Benefits of Debt Crowdfunding?
For Fund Raisers
  • Faster process, approval and loan disbursement than banks
  • Lower interest rates (though not always)
  • Get loans that banks are unwilling to provide
  • Credibility aids in getting the loans from public, especially if you had raised funds previously and made prompt payments
  • Publicity boost as company will be ‘featured’ and campaigns will be shared on social media. This aids in bringing in more people to participate in the campaign or increase its customer base

For Fund Providers
  • Higher interest than what banks are providing
  • Funding is as easy as wiring money to a bank
  • You get to choose who you lend your money to (an environment-friendly company or pet home)
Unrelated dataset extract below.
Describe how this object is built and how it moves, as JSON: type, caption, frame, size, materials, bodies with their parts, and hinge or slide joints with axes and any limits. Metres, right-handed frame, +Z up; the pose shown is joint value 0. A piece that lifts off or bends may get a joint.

Risks of Funding a Debt Crowdfunding?
Bankruptcy of Company
In the event that the fund raiser goes bankrupt, you might not get your money back. However, if the company’s assets are sold, because you are still considered as a debtor, you can claim the sale value of the assets that are sold, hence you may be able to reclaim some or all of your money back.

Missed Interest Payments
Companies might miss their interest payments to you for many reasons ranging from not remembering to wire them to the crowdfunding platform or the companies run out of cash.


Secured or Unsecured Loans
There are some instances where the fund raiser companies decide to put some assets (properties or equipment etc) as collateral to let fund providers feel that the loans are safer, these are called secured loans. In the event of a default by the companies, fund providers may seize these assets, sell them and reclaim back the money they loan to the companies.